It has been well documented that construction delays (or lack thereof) can make the difference between a good or bad project and of course, a good year or bad one. Subcontractor delays, delays in shipping, availability of materials and/or equipment, job scope changes, weather and delays in inspections can all cause major delays and loss of $$ as it pertains to a project.
While these factors cause the majority of delays, other delays cannot be overlooked when it comes to the progress of your construction project.
I have come across hundreds of stories about construction delays caused by the inadvertent unearthing of ancient skeletons and historic artifacts. Some have caused delays up to three months in duration. My company ran into this type of delay about three years ago on a project in Pittsburgh involving the construction of a large downtown connector. Project management staff was not happy at all!
According to the Daily Freeman on Dec. 3, 2012, construction delays were caused by the hacking of the electronic construction traffic warning signs. Instead of the signs warning of road closures due to construction, they read “caution gorillas loose,” which needless to say caused traffic congestion and construction delays due to repeated hacking.
According to ncbuy.com on April 9, 2001, construction of a tiny resort island in S.C. had to be delayed as a result of a voodoo curse laid down by descendants of former slaves. Additionally, further complicating the construction schedule, was the nesting of federally protected bald eagles who built nesting on the jobsite.

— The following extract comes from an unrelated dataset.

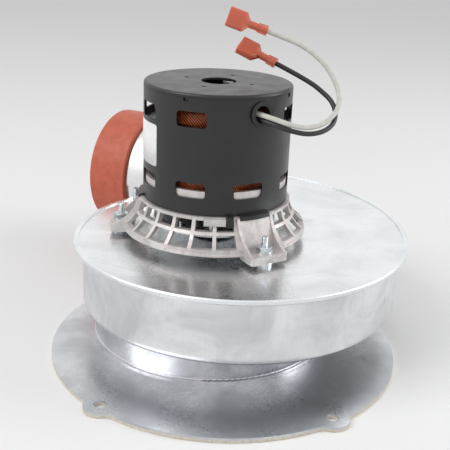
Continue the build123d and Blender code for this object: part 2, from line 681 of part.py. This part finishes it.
def rotor_end_rings():
    ring = tube(END_RING_R, END_RING_R - 6.0, 0, END_RING_H)
    ring = chamfer(ring.edges().group_by(Axis.Z)[-1], 1.0)
    return [motor * Pos(0, 0, STACK_TOP) * ring, motor * Pos(0, 0, STACK_Z) * Rot(180, 0, 0) * ring]


def thrust_washers():
    low = LOWER_BEARING_Z + BEARING_L + 0.3
    return [motor * tube(6.2, SHAFT_R + SLIP, low + i * 1.1, 1.0) for i in range(2)]


def cooling_fan():
    """Small paddle fan that draws air down through the motor and out of the cage."""
    disc = tube(COOLING_R, COOLING_HUB_R - 1, 0, 1.4) + rod(COOLING_HUB_R, 0, COOLING_H)
    blade = make_face(Polyline((COOLING_HUB_R - 1, 0), (COOLING_R - 1, 0), (COOLING_R - 1, COOLING_H - 3),
                               (COOLING_R - 8, COOLING_H), (COOLING_HUB_R - 1, COOLING_H), close=True))
    blade = extrude(Plane.XZ * blade, 0.7, both=True)
    fan = disc + around(blade, COOLING_BLADES) - rod(SHAFT_R + SLIP, -1, COOLING_H + 2)
    return motor * Pos(0, 0, COOLING_Z) * fan


def wheel_ring():
    return motor * tube(WHEEL_R, WHEEL_RING_BORE_R, WHEEL_Z, WHEEL_RING_T)


def wheel_backplate():
    return motor * tube(WHEEL_R, WHEEL_HUB_R - 3, WHEEL_TOP, WHEEL_RING_T)


def wheel_blades():
    """Forward-curved blades between the ring and the backplate."""
    depth = WHEEL_R - 0.6 - BLADE_INNER_R
    arc = RadiusArc((BLADE_INNER_R, 0), (BLADE_INNER_R + depth, 3.4), BLADE_CURVE_R)
    section = trace(arc, line_width=BLADE_T)
    blade = Pos(0, 0, WHEEL_Z + WHEEL_RING_T) * extrude(section, BLADE_H)
    return [motor * copy for copy in around(blade, BLADES)]


def wheel_hub():
    """Turned boss riveted to the backplate."""
    low = WHEEL_TOP - WHEEL_HUB_H
    hub = rod(WHEEL_HUB_R, low, WHEEL_HUB_H) + tube(WHEEL_HUB_R - 3 - SLIP, 0.01, WHEEL_TOP - 1, WHEEL_RING_T + 2.2)
    hub += tube(WHEEL_HUB_R - 1, SHAFT_R, WHEEL_TOP + WHEEL_RING_T, 1.2)
    hub -= rod(SHAFT_R + SLIP, low - 1, WHEEL_HUB_H + 10)
    return motor * (hub - set_screw_bar(SCREW_R + SLIP, WHEEL_HUB_R + 1))


def set_screw_bar(radius, length):
    bar = extrude(Plane.YZ * Circle(radius), length)
    return Pos(0, 0, WHEEL_TOP - WHEEL_HUB_H / 2) * bar


def set_screw():
    bar = set_screw_bar(SCREW_R, WHEEL_HUB_R + 0.4) - rod(SHAFT_R + SLIP, 0, 100)
    socket = Pos(WHEEL_HUB_R - 1.6, 0, WHEEL_TOP - WHEEL_HUB_H / 2)
    socket *= extrude(Plane.YZ * RegularPolygon(1.0, 6), 5)
    return motor * (bar - socket)


def shaft_seal():
    """Disc seal on the plate, round the shaft with running clearance."""
    seal = tube(SHAFT_HOLE_R + 4, SHAFT_R + 0.35, PLATE_TOP, 1.6)
    seal += tube(SHAFT_HOLE_R - 0.1, SHAFT_R + 0.35, PAN_TOP, 1.2)
    return motor * seal


# ================================================================ leads and terminals
def route_radii(points):
    """The largest arc that each corner's two runs allow."""
    radii = []
    for before, here, after in zip(points, points[1:], points[2:]):
        run_in, run_out = Vector(here) - Vector(before), Vector(after) - Vector(here)
        turn = radians(run_in.get_angle(run_out))
        radii.append(0.45 * min(run_in.length, run_out.length) / tan(turn / 2))
    return radii


def lead(name, points):
    """Insulated wire: straight runs joined by tangent arcs."""
    radii = route_radii(points)
    path = FilletPolyline(*points, radius=radii)
    start = Plane(path @ 0, z_dir=path % 0)
    wire = sweep(start * Circle(LEAD_R), path=path)
    ratio = wire.volume / (pi * LEAD_R ** 2 * path.length)
    print(name, "length", round(path.length, 1), "radii", [round(r, 1) for r in radii], "volume ratio", round(ratio, 4))
    return wire


def terminal_place(points, roll):
    """Frame at a lead's end: X runs on along the wire, Z is the terminal's flat side."""
    ahead = (Vector(points[-1]) - Vector(points[-2])).normalized()
    across = ahead.cross(Vector(0, 0, 1)).normalized()
    return Location(Plane(points[-1], x_dir=ahead, z_dir=across)) * Rot(roll, 0, 0)


def terminal_cover():
    """Moulded nylon cover: bell, waist and a flat box that is open at its far end."""
    start = -1.5
    box_x = COVER_L + start - COVER_BOX_L
    bell = Pos(start, 0, 0) * extrude(Plane.YZ * Circle(BELL_R), BELL_L, taper=3)
    waist = Pos(start + BELL_L - 1, 0, 0) * extrude(Plane.YZ * Circle(WAIST_R), box_x - start - BELL_L)
    shoulder = loft([Plane.YZ.offset(box_x - 2.2) * RectangleRounded(3.8, 3.8, 1.2),
                     Plane.YZ.offset(box_x + 0.8) * RectangleRounded(COVER_W, COVER_T, 1.2)])
    box = Pos(box_x + 0.8, 0, 0) * extrude(Plane.YZ * RectangleRounded(COVER_W, COVER_T, 1.2), COVER_BOX_L - 0.8)
    cover = bell + waist + shoulder + box
    cavity = Plane.YZ * RectangleRounded(COVER_W - 2 * COVER_WALL, COVER_T - 2 * COVER_WALL, 0.6)
    cover -= Pos(box_x + 1.2, 0, 0) * extrude(cavity, COVER_BOX_L)
    return cover - Pos(start - 1, 0, 0) * extrude(Plane.YZ * Circle(LEAD_R + 0.05), box_x + 4)


def receptacle():
    """Quarter-inch push-on receptacle: crimp barrel, flat floor and two rolled edges."""
    floor_x = COVER_L - 1.5 - COVER_BOX_L + 1.4
    length = COVER_BOX_L - 2.2
    plate = Pos(floor_x, 0, -1.0) * Box(length, 6.4, 0.7, align=(Align.MIN, Align.CENTER, Align.CENTER))
    roll = extrude(Plane.YZ * (Circle(1.15) - Circle(0.5)), length)
    rolls = [Pos(floor_x, side * 2.9, -0.2) * roll for side in (1, -1)]
    barrel = Pos(0.4, 0, 0) * extrude(Plane.YZ * Circle(LEAD_R), floor_x - 0.2)
    return plate + rolls + barrel


def white_terminal_cover():
    return terminal_place(WHITE_ROUTE, WHITE_ROLL) * terminal_cover()


def black_terminal_cover():
    return terminal_place(BLACK_ROUTE, BLACK_ROLL) * terminal_cover()


def white_receptacle():
    return terminal_place(WHITE_ROUTE, WHITE_ROLL) * receptacle()


def black_receptacle():
    return terminal_place(BLACK_ROUTE, BLACK_ROLL) * receptacle()


def lead_white():
    return lead("white lead", WHITE_ROUTE)


def lead_black():
    return lead("black lead", BLACK_ROUTE)


# ================================================================ build every node
NODES = [flange_gasket, mounting_flange, inlet_neck, inlet_ring, scroll_pan, top_plate,
         cutoff_plate, outlet_hood, outlet_collar, outlet_sleeve, pressure_tap, shaft_seal,
         mounting_studs, foot_spacers, flange_nuts, motor_cage, motor_shell, motor_top_cap,
         bearing_bracket, lower_bearing, upper_bearing, stator_core, stator_windings,
         lead_grommet, shaft, rotor_core, rotor_end_rings, thrust_washers, cooling_fan,
         wheel_ring, wheel_backplate, wheel_blades, wheel_hub, set_screw, lead_white, lead_black,
         white_terminal_cover, black_terminal_cover, white_receptacle, black_receptacle]

os.makedirs("parts", exist_ok=True)
for make in NODES:
    shape = make()
    if isinstance(shape, list):
        shape = Compound(children=[solid for piece in shape for solid in piece.solids()])
    export_step(shape, f"parts/{make.__name__}.step")
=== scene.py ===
from math import cos, pi, radians, sin

import bmesh
import bpy
from mathutils import Matrix, Vector


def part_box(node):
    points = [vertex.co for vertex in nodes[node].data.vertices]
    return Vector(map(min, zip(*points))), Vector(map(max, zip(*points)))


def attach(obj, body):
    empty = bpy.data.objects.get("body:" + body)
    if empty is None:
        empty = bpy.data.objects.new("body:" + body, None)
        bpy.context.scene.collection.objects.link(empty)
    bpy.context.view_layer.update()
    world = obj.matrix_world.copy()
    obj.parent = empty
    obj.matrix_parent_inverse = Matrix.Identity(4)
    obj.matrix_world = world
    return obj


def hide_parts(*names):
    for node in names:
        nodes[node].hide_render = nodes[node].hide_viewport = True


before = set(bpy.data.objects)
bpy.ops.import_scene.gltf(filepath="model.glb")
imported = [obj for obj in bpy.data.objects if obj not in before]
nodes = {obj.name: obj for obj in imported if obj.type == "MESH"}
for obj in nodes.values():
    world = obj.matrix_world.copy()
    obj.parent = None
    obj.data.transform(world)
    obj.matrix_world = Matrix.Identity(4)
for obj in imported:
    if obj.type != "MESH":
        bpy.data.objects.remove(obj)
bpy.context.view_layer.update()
MM = 0.001

# Camera: place in metres, angles in degrees, lens in millimetres.
CAMERA_SPOT = (0.0133, -0.4475, 0.2414)
CAMERA_DOWN = 20.21
CAMERA_TURN = 1.9
CAMERA_ROLL = 2.3
CAMERA_LENS = 66.8
LAMP_AIM = (0, 0, 0.08)

# Label film on the motor, in millimetres.
FILM = 0.12
FILM_GAP = 0.03
FILM_STEPS = 24


def middle(name):
    """Centre of a CAD node's box."""
    low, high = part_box(name)
    return (low + high) / 2


SHAFT = middle("shaft")
SHELL_R = (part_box("motor_top_cap")[1].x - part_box("motor_top_cap")[0].x) / 2


# ---------------------------------------------------------------- materials: helpers
def linear(code):
    """Linear colour of an sRGB hex value."""
    parts = [int(code[i:i + 2], 16) / 255 for i in (0, 2, 4)]
    return tuple(c / 12.92 if c <= 0.04045 else ((c + 0.055) / 1.055) ** 2.4 for c in parts) + (1.0,)


def new_material(name):
    """An empty node material with its shader and output joined."""
    material = bpy.data.materials.new(name)
    material.use_nodes = True
    tree = material.node_tree
    tree.nodes.clear()
    shader = tree.nodes.new("ShaderNodeBsdfPrincipled")
    output = tree.nodes.new("ShaderNodeOutputMaterial")
    tree.links.new(shader.outputs[0], output.inputs["Surface"])
    return material, shader


def add(tree, kind, sockets=None, **settings):
    """Adds a node: settings are its properties, sockets its inputs, each a value or a socket to link."""
    node = tree.nodes.new("ShaderNode" + kind)
    for key, value in settings.items():
        setattr(node, key, value)
    for key, value in (sockets or {}).items():
        if isinstance(value, bpy.types.NodeSocket):
            tree.links.new(value, node.inputs[key])
        else:
            node.inputs[key].default_value = value
    return node


def place(tree, scale=(1, 1, 1), shift=(0, 0, 0), turn=(0, 0, 0)):
    """Object coordinates in millimetres, scaled, turned and shifted for a pattern."""
    coords = add(tree, "TexCoord").outputs["Object"]
    centred = add(tree, "Mapping", {"Vector": coords, "Location": [-s for s in shift]})
    return add(tree, "Mapping", {"Vector": centred.outputs[0], "Rotation": turn,
                                 "Scale": [s * 1000 for s in scale]}).outputs[0]


def noise(tree, vector, size_mm, detail=3.0, rough=0.5, warp=0.0):
    """Noise with blotches about size_mm across, from 0 to 1."""
    return add(tree, "TexNoise", {"Vector": vector, "Scale": 1 / size_mm, "Detail": detail,
                                  "Roughness": rough, "Distortion": warp}).outputs[0]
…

And delays are not unique to U.S. projects. According to the Daily Mail UK from Feb. 6, 2010, “essential construction work on planned reservoirs in Zimbabwe has stopped because mermaids have been scaring workers away.” Massive quantities of beer were brewed to carry out the rituals necessary to appease the spirits. Sounds like a jobsite many of us would have enjoyed!
Last, but certainly not least, according to the San Francisco Chronicle in May 2002, the endangered San Francisco garter snake struck again, stalling construction on the BART Airport extension for a second time. Construction had to be halted after workers found a dead snake and had it turned over to biological monitors for research. A similar incident in 2000 halted construction for 18 days and caused the district $1.1 million in construction cost delays.
Speaking of delays, writing this blog has turned my 30-minute lunch into a two-hour lunch, so I better quit before I write my next blog from the unemployment line. Happy New Year to all Site Prep readers, and feel free to share some of your wild and wacky excuses for construction delays.